### TO DO
Set down the material exactly as given, please, from its first line through the line that includes "forms for building".

— START DATA —

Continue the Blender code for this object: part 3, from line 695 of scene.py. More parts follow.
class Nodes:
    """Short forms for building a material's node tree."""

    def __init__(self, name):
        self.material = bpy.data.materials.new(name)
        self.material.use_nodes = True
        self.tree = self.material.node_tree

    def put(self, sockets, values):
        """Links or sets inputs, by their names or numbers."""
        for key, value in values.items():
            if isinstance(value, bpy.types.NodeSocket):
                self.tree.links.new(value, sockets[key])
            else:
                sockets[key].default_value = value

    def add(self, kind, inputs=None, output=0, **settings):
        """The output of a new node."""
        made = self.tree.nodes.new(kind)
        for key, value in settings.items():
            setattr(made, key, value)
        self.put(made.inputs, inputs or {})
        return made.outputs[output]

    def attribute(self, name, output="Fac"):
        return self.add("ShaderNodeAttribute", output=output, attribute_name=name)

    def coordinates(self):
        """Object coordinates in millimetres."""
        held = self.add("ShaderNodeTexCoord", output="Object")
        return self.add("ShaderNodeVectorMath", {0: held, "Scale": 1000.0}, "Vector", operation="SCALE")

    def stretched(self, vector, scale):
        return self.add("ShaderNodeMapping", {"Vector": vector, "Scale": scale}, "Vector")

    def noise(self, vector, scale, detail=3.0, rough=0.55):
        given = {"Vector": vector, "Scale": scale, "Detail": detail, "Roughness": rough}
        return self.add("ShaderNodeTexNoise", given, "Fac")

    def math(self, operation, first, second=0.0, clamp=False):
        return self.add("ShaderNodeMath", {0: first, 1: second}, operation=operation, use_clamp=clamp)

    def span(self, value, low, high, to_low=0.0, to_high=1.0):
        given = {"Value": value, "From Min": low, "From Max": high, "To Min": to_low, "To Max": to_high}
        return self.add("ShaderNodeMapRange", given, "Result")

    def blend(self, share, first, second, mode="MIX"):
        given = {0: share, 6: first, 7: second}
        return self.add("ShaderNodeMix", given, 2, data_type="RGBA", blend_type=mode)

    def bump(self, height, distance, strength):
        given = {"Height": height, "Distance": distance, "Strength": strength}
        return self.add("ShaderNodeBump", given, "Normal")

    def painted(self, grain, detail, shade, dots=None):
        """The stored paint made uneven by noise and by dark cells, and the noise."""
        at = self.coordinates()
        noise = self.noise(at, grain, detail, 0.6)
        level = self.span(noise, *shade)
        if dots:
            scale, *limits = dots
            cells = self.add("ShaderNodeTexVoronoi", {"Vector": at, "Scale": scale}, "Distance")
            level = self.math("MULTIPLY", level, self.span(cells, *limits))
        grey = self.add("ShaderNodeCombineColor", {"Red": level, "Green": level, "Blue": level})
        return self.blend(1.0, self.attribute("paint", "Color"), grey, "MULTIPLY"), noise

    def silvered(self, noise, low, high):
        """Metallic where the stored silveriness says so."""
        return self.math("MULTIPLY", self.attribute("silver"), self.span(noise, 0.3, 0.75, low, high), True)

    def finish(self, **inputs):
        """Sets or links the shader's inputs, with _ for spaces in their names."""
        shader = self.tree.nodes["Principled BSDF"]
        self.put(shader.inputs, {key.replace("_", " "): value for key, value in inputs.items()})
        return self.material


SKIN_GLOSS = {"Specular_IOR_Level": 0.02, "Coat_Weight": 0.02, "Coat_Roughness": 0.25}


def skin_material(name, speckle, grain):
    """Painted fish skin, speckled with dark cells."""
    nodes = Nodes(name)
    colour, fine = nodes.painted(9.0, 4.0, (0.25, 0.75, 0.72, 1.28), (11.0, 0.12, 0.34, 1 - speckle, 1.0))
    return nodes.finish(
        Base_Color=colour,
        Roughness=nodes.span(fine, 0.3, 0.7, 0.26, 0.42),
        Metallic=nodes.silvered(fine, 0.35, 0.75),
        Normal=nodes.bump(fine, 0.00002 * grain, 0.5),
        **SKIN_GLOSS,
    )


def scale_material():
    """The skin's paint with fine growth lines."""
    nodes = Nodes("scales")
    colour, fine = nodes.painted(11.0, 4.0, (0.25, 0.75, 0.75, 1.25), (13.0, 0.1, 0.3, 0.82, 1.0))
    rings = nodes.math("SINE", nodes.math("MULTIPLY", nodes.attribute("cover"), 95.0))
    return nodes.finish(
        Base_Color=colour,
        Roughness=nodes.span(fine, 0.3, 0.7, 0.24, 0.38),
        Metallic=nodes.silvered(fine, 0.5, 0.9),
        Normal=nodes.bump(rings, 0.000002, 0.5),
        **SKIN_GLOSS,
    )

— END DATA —

### PROBLEM SOLUTION
Continue the Blender code for this object: part 3, from line 695 of scene.py. More parts follow.
class Nodes:
    """Short forms for building a material's node tree."""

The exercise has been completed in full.